Only the lines from the one containing "record = json.load(file)" through the end of the material are to be echoed, each exactly as it appears.

[Start GIVEN DATA]

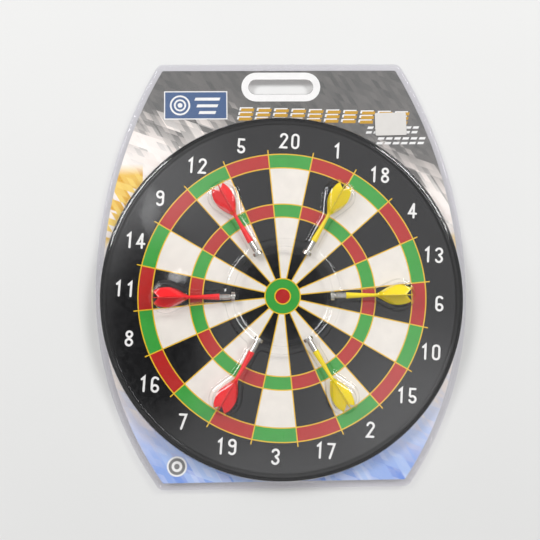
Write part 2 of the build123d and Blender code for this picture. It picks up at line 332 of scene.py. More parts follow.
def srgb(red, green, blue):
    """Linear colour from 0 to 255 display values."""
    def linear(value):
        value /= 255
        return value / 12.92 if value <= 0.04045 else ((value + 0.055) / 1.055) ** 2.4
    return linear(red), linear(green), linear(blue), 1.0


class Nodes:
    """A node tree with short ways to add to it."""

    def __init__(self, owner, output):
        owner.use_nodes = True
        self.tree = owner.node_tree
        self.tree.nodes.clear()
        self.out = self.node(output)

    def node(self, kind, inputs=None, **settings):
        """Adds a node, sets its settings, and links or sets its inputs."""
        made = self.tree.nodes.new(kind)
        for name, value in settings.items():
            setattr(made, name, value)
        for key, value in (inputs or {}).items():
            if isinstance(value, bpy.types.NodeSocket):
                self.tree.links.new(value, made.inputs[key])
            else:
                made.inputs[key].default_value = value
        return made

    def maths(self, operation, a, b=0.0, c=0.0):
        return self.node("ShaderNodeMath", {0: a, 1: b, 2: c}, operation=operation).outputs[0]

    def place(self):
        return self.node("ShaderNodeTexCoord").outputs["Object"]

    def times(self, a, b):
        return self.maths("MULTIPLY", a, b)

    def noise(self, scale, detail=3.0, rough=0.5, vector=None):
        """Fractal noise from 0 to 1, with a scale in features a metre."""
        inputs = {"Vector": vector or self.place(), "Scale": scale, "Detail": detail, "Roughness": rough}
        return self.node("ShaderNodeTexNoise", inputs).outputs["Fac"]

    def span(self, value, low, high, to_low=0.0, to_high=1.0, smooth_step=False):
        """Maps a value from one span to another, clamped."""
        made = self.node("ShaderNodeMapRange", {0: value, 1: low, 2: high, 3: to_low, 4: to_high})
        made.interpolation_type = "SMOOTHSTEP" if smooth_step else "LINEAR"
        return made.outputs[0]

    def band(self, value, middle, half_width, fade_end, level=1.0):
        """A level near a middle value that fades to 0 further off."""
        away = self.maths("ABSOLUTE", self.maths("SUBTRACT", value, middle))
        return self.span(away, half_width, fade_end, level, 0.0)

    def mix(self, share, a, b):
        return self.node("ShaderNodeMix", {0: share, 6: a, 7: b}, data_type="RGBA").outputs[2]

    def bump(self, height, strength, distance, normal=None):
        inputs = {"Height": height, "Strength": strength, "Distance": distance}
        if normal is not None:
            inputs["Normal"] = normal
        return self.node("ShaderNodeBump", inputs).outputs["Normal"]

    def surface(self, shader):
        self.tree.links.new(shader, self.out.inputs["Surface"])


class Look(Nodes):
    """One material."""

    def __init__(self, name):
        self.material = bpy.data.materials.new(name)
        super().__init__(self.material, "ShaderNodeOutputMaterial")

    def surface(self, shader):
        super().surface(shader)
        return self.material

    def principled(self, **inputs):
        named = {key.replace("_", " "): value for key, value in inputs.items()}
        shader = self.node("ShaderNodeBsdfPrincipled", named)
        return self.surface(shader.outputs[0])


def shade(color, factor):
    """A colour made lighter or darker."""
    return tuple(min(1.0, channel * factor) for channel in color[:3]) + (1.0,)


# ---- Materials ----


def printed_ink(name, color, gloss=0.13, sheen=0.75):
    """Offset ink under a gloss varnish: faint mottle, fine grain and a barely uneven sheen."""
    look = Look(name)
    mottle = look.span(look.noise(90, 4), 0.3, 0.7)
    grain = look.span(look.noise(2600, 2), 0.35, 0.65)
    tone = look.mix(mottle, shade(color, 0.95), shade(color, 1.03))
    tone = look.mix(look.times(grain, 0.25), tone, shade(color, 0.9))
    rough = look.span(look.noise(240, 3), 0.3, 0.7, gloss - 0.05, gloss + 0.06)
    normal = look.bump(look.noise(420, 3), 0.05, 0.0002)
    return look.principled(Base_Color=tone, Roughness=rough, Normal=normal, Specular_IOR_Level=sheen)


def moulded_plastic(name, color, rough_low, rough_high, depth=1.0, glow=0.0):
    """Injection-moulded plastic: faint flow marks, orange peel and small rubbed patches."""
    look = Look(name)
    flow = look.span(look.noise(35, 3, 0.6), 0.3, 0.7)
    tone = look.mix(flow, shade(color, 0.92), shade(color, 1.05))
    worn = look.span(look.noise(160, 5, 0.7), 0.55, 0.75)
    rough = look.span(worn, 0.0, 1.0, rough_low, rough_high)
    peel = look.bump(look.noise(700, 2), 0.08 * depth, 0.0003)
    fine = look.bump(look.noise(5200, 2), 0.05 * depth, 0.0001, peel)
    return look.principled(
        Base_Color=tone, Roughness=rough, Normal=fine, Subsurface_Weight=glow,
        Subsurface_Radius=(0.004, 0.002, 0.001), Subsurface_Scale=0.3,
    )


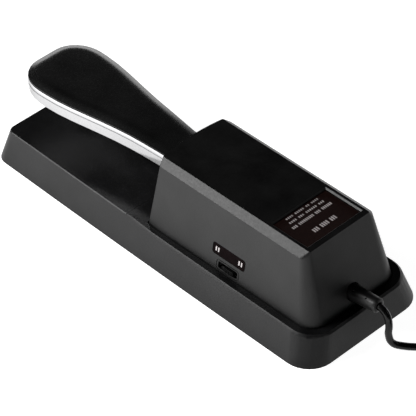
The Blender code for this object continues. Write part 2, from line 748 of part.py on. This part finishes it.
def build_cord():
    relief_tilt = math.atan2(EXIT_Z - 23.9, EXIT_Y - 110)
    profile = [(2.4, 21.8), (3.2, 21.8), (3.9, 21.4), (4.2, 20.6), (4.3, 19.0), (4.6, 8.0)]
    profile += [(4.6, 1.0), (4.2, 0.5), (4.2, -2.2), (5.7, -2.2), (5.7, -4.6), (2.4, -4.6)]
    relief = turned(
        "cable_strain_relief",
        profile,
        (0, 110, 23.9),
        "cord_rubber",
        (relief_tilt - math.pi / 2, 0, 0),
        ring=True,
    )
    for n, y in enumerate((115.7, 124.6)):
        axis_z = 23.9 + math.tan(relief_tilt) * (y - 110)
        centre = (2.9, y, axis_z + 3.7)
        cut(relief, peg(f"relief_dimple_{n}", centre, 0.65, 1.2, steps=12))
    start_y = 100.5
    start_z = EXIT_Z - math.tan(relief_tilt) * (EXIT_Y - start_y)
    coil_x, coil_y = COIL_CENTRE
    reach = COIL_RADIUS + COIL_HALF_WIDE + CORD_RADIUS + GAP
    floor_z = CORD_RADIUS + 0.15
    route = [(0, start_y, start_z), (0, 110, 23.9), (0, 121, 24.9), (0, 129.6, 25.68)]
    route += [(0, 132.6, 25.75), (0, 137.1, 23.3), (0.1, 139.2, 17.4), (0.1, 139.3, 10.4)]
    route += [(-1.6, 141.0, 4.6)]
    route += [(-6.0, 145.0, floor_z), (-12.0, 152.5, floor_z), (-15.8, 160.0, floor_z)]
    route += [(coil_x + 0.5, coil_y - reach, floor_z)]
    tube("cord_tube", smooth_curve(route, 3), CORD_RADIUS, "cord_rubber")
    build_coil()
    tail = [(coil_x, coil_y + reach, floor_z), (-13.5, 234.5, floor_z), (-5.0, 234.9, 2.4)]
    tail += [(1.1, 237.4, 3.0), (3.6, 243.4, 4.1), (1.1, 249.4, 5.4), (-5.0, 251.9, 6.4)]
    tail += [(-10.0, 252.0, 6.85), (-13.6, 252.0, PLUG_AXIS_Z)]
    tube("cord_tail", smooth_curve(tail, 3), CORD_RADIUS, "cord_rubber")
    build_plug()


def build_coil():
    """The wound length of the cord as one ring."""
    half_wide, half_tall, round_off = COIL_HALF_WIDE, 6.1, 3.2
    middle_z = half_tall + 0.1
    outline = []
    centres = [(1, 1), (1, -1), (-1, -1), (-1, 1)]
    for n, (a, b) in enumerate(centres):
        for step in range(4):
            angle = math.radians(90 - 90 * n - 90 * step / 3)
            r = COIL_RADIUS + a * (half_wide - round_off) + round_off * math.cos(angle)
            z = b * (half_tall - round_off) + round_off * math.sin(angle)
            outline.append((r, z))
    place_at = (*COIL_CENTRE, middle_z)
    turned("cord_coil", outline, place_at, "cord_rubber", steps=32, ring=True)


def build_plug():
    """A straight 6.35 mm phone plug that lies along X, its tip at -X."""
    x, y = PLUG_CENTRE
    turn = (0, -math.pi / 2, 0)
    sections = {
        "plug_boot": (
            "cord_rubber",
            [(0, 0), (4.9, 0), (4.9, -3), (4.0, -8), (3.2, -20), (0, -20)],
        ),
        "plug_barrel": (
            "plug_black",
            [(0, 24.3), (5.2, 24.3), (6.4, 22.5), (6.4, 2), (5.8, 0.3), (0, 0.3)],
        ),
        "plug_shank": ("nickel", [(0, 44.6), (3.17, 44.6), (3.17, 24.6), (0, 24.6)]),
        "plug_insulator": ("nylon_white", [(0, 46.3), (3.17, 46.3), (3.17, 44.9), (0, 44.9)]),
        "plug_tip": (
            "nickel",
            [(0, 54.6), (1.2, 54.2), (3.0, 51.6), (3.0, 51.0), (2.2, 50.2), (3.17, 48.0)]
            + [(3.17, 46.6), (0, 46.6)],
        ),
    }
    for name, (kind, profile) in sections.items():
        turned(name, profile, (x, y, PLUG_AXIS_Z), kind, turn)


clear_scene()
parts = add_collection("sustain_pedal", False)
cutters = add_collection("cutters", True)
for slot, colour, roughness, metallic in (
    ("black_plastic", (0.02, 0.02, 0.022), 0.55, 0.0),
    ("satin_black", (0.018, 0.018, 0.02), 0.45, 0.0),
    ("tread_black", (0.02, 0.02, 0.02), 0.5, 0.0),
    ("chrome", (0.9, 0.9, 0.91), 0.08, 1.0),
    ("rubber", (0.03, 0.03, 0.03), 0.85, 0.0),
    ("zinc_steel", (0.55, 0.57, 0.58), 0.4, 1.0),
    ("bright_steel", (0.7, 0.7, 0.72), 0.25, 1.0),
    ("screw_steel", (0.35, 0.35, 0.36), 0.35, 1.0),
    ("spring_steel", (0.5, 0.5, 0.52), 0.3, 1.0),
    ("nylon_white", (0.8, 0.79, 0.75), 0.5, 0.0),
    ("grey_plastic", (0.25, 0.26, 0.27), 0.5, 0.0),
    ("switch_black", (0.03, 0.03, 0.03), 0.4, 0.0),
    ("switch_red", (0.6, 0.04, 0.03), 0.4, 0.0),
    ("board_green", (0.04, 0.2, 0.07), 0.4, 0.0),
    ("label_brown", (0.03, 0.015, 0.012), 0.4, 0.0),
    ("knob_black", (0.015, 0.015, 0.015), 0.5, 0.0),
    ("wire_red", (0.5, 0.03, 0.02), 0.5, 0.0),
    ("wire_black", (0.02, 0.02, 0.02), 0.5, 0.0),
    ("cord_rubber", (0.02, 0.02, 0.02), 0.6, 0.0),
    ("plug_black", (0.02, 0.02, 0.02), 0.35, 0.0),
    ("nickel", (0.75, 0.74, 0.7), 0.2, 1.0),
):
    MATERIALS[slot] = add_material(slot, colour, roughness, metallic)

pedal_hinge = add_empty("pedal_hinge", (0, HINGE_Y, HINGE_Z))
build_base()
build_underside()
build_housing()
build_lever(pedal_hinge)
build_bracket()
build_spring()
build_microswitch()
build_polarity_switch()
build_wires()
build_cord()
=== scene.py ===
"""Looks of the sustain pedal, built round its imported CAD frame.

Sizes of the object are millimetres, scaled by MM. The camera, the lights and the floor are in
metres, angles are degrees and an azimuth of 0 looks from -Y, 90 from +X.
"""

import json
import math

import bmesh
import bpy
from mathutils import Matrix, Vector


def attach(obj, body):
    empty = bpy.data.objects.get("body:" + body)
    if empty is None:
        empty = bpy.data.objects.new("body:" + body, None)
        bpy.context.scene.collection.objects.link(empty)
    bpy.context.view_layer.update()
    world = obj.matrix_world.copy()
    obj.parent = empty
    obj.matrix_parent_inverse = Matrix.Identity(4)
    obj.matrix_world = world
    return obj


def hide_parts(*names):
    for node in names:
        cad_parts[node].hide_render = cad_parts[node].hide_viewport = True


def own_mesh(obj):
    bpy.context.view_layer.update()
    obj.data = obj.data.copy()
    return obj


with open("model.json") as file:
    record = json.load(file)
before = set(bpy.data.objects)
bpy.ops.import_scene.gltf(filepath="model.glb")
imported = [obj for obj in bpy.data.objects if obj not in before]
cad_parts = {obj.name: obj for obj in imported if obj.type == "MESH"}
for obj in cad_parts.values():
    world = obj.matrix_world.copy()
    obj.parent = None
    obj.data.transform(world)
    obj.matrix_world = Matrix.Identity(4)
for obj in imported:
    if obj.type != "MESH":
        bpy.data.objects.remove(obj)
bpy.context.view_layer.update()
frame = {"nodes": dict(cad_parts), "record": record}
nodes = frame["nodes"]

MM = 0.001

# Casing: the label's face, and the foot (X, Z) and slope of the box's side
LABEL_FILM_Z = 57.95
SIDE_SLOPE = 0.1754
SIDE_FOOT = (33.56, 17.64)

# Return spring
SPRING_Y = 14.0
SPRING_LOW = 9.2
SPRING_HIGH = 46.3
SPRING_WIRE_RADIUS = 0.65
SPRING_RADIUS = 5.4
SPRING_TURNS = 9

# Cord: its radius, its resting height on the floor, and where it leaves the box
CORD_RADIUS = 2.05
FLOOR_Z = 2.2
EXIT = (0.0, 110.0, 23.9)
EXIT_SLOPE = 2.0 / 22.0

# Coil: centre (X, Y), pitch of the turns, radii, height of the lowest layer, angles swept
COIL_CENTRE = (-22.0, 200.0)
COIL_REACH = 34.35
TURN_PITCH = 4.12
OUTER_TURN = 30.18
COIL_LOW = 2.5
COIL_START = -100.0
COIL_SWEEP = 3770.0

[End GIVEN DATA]

* _RESULT_
    record = json.load(file)
before = set(bpy.data.objects)
bpy.ops.import_scene.gltf(filepath="model.glb")
imported = [obj for obj in bpy.data.objects if obj not in before]
cad_parts = {obj.name: obj for obj in imported if obj.type == "MESH"}
for obj in cad_parts.values():
    world = obj.matrix_world.copy()
    obj.parent = None
    obj.data.transform(world)
    obj.matrix_world = Matrix.Identity(4)
for obj in imported:
    if obj.type != "MESH":
        bpy.data.objects.remove(obj)
bpy.context.view_layer.update()
frame = {"nodes": dict(cad_parts), "record": record}
nodes = frame["nodes"]

MM = 0.001

# Casing: the label's face, and the foot (X, Z) and slope of the box's side
LABEL_FILM_Z = 57.95
SIDE_SLOPE = 0.1754
SIDE_FOOT = (33.56, 17.64)

# Return spring
SPRING_Y = 14.0
SPRING_LOW = 9.2
SPRING_HIGH = 46.3
SPRING_WIRE_RADIUS = 0.65
SPRING_RADIUS = 5.4
SPRING_TURNS = 9

# Cord: its radius, its resting height on the floor, and where it leaves the box
CORD_RADIUS = 2.05
FLOOR_Z = 2.2
EXIT = (0.0, 110.0, 23.9)
EXIT_SLOPE = 2.0 / 22.0

# Coil: centre (X, Y), pitch of the turns, radii, height of the lowest layer, angles swept
COIL_CENTRE = (-22.0, 200.0)
COIL_REACH = 34.35
TURN_PITCH = 4.12
OUTER_TURN = 30.18
COIL_LOW = 2.5
COIL_START = -100.0
COIL_SWEEP = 3770.0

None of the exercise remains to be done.